Object modeling scripts
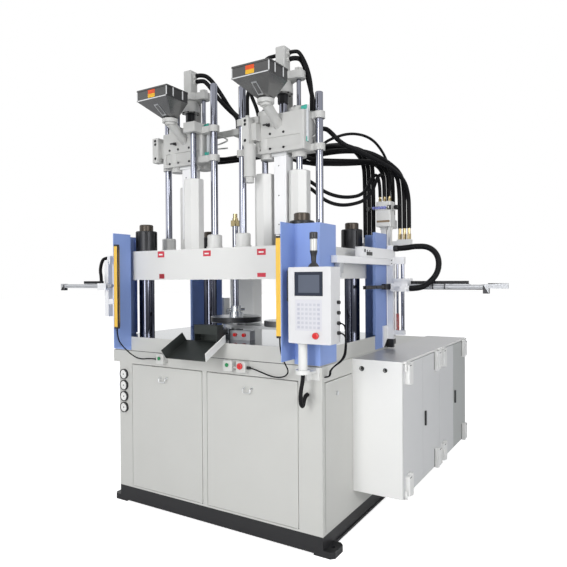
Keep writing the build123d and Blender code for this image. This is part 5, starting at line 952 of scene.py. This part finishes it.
def dress_floor():
    """Floor, backdrop and light: seen directly the backdrop is white, and the floor keeps its shadow."""
    floor_mat = bpy.data.materials.new("floor")
    floor_mat.use_nodes = True
    tree = floor_mat.node_tree
    shader = tree.nodes["Principled BSDF"]
    shader.inputs["Base Color"].default_value = (0.88, 0.88, 0.88, 1)
    shader.inputs["Roughness"].default_value = 0.9
    shader.inputs["Specular IOR Level"].default_value = 0.1
    shader.inputs["Emission Color"].default_value = (1, 1, 1, 1)
    seen = tree.nodes.new("ShaderNodeLightPath")
    lift = tree.nodes.new("ShaderNodeMath")
    lift.operation = "MULTIPLY"
    lift.inputs[1].default_value = floor_lift
    tree.links.new(seen.outputs["Is Camera Ray"], lift.inputs[0])
    tree.links.new(lift.outputs[0], shader.inputs["Emission Strength"])
    mesh = bpy.data.meshes.new("floor")
    reach, low = 40, -0.001
    corners = [(-reach, -reach, low), (reach, -reach, low), (reach, reach, low), (-reach, reach, low)]
    mesh.from_pydata(corners, [], [(0, 1, 2, 3)])
    floor = bpy.data.objects.new("floor", mesh)
    bpy.context.collection.objects.link(floor)
    floor.data.materials.append(floor_mat)
    world = bpy.data.worlds.new("studio")
    bpy.context.scene.world = world
    world.use_nodes = True
    tree = world.node_tree
    tree.nodes.clear()
    out = tree.nodes.new("ShaderNodeOutputWorld")
    path = tree.nodes.new("ShaderNodeLightPath")
    room = tree.nodes.new("ShaderNodeBackground")
    room.inputs["Color"].default_value = (0.95, 0.97, 1.0, 1)
    room.inputs["Strength"].default_value = room_light
    white = tree.nodes.new("ShaderNodeBackground")
    white.inputs["Color"].default_value = (1, 1, 1, 1)
    white.inputs["Strength"].default_value = 1.0
    glossy = tree.nodes.new("ShaderNodeMath")
    glossy.operation = "MAXIMUM"
    clear = tree.nodes.new("ShaderNodeMath")
    clear.operation = "MAXIMUM"
    tree.links.new(path.outputs["Is Camera Ray"], glossy.inputs[0])
    tree.links.new(path.outputs["Is Glossy Ray"], glossy.inputs[1])
    tree.links.new(glossy.outputs[0], clear.inputs[0])
    tree.links.new(path.outputs["Is Transmission Ray"], clear.inputs[1])
    mix = tree.nodes.new("ShaderNodeMixShader")
    tree.links.new(clear.outputs[0], mix.inputs[0])
    tree.links.new(room.outputs[0], mix.inputs[1])
    tree.links.new(white.outputs[0], mix.inputs[2])
    tree.links.new(mix.outputs[0], out.inputs["Surface"])
    add_light("key", (0.5, -6.0, 2.3), (0, -0.4, 1.4), key_light, (1.4, 3.4))
    add_light("left", (-5.0, -3.0, 3.4), (0, -0.4, 1.4), 34, (2.4, 2.4))
    add_light("top", (0.3, -0.6, 6.2), (0, -0.2, 1.0), 22, (3.0, 3.0))
    add_light("right", (5.0, -3.0, 2.4), (0.4, 0, 1.2), 100, (2.0, 2.0))


def add_light(name, place, aim, power, size):
    """A soft light, its size across and along."""
    data = bpy.data.lights.new(name, "AREA")
    data.shape = "RECTANGLE"
    data.energy = power
    data.size, data.size_y = size
    obj = bpy.data.objects.new(name, data)
    bpy.context.collection.objects.link(obj)
    obj.location = place
    obj.rotation_euler = (Vector(place) - Vector(aim)).to_track_quat("Z", "Y").to_euler()


set_camera()
lay_cords()
smooth_nodes()
paint_base()
paint_table()
paint_clamp()
paint_unit(1)
paint_unit(2)
paint_panel()
paint_cabinet()
paint_take_out()
dress_platen()
dress_hopper(1)
dress_hopper(2)
dress_unit(1)
dress_unit(2)
dress_brackets()
dress_manifold()
dress_take_out()
dress_doors()
dress_panel()
dress_floor()
bpy.context.scene.view_settings.view_transform = "Standard"
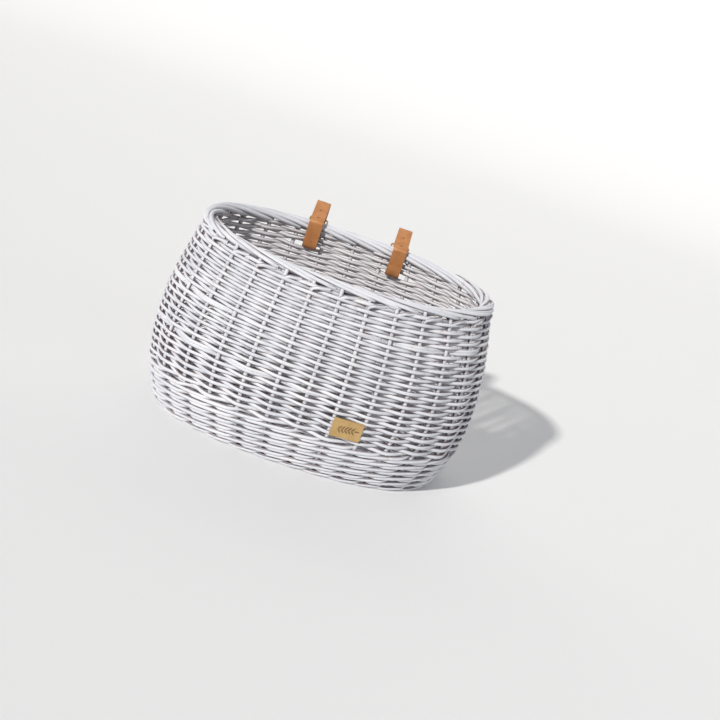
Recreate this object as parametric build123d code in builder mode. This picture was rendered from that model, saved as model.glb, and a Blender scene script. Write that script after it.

WRITTEN EXERCISE: Send back each record exactly as it stands.

RESPONSE BELOW:
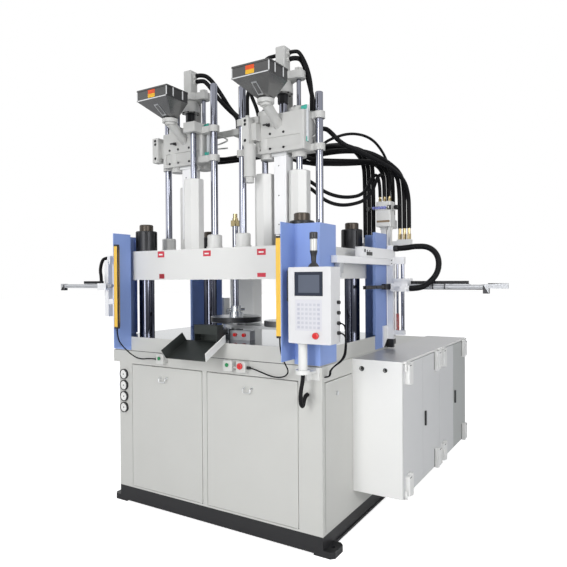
Keep writing the build123d and Blender code for this image. This is part 5, starting at line 952 of scene.py. This part finishes it.
def dress_floor():
    """Floor, backdrop and light: seen directly the backdrop is white, and the floor keeps its shadow."""
    floor_mat = bpy.data.materials.new("floor")
    floor_mat.use_nodes = True
    tree = floor_mat.node_tree
    shader = tree.nodes["Principled BSDF"]
    shader.inputs["Base Color"].default_value = (0.88, 0.88, 0.88, 1)
    shader.inputs["Roughness"].default_value = 0.9
    shader.inputs["Specular IOR Level"].default_value = 0.1
    shader.inputs["Emission Color"].default_value = (1, 1, 1, 1)
    seen = tree.nodes.new("ShaderNodeLightPath")
    lift = tree.nodes.new("ShaderNodeMath")
    lift.operation = "MULTIPLY"
    lift.inputs[1].default_value = floor_lift
    tree.links.new(seen.outputs["Is Camera Ray"], lift.inputs[0])
    tree.links.new(lift.outputs[0], shader.inputs["Emission Strength"])
    mesh = bpy.data.meshes.new("floor")
    reach, low = 40, -0.001
    corners = [(-reach, -reach, low), (reach, -reach, low), (reach, reach, low), (-reach, reach, low)]
    mesh.from_pydata(corners, [], [(0, 1, 2, 3)])
    floor = bpy.data.objects.new("floor", mesh)
    bpy.context.collection.objects.link(floor)
    floor.data.materials.append(floor_mat)
    world = bpy.data.worlds.new("studio")
    bpy.context.scene.world = world
    world.use_nodes = True
    tree = world.node_tree
    tree.nodes.clear()
    out = tree.nodes.new("ShaderNodeOutputWorld")
    path = tree.nodes.new("ShaderNodeLightPath")
    room = tree.nodes.new("ShaderNodeBackground")
    room.inputs["Color"].default_value = (0.95, 0.97, 1.0, 1)
    room.inputs["Strength"].default_value = room_light
    white = tree.nodes.new("ShaderNodeBackground")
    white.inputs["Color"].default_value = (1, 1, 1, 1)
    white.inputs["Strength"].default_value = 1.0
    glossy = tree.nodes.new("ShaderNodeMath")
    glossy.operation = "MAXIMUM"
    clear = tree.nodes.new("ShaderNodeMath")
    clear.operation = "MAXIMUM"
    tree.links.new(path.outputs["Is Camera Ray"], glossy.inputs[0])
    tree.links.new(path.outputs["Is Glossy Ray"], glossy.inputs[1])
    tree.links.new(glossy.outputs[0], clear.inputs[0])
    tree.links.new(path.outputs["Is Transmission Ray"], clear.inputs[1])
    mix = tree.nodes.new("ShaderNodeMixShader")
    tree.links.new(clear.outputs[0], mix.inputs[0])
    tree.links.new(room.outputs[0], mix.inputs[1])
    tree.links.new(white.outputs[0], mix.inputs[2])
    tree.links.new(mix.outputs[0], out.inputs["Surface"])
    add_light("key", (0.5, -6.0, 2.3), (0, -0.4, 1.4), key_light, (1.4, 3.4))
    add_light("left", (-5.0, -3.0, 3.4), (0, -0.4, 1.4), 34, (2.4, 2.4))
    add_light("top", (0.3, -0.6, 6.2), (0, -0.2, 1.0), 22, (3.0, 3.0))
    add_light("right", (5.0, -3.0, 2.4), (0.4, 0, 1.2), 100, (2.0, 2.0))


def add_light(name, place, aim, power, size):
    """A soft light, its size across and along."""
    data = bpy.data.lights.new(name, "AREA")
    data.shape = "RECTANGLE"
    data.energy = power
    data.size, data.size_y = size
    obj = bpy.data.objects.new(name, data)
    bpy.context.collection.objects.link(obj)
    obj.location = place
    obj.rotation_euler = (Vector(place) - Vector(aim)).to_track_quat("Z", "Y").to_euler()


set_camera()
lay_cords()
smooth_nodes()
paint_base()
paint_table()
paint_clamp()
paint_unit(1)
paint_unit(2)
paint_panel()
paint_cabinet()
paint_take_out()
dress_platen()
dress_hopper(1)
dress_hopper(2)
dress_unit(1)
dress_unit(2)
dress_brackets()
dress_manifold()
dress_take_out()
dress_doors()
dress_panel()
dress_floor()
bpy.context.scene.view_settings.view_transform = "Standard"
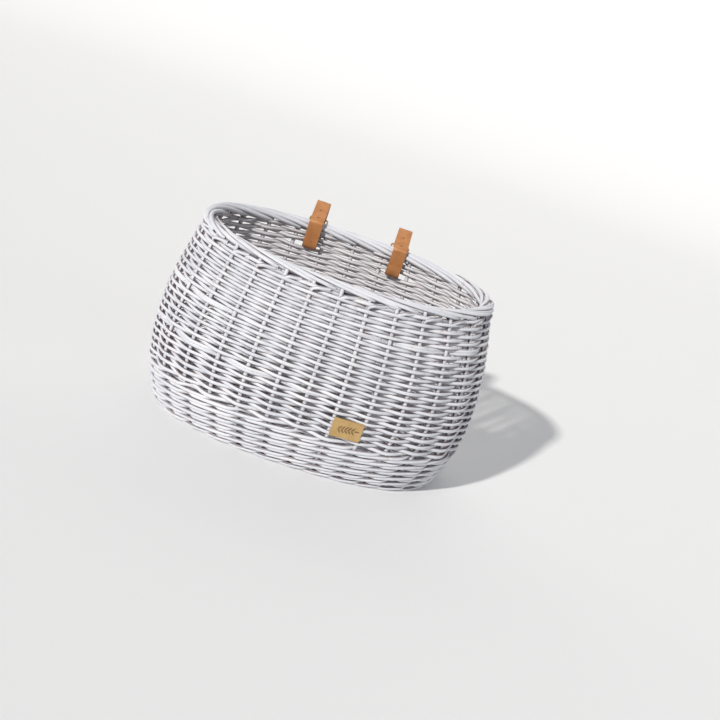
Recreate this object as parametric build123d code in builder mode. This picture was rendered from that model, saved as model.glb, and a Blender scene script. Write that script after it.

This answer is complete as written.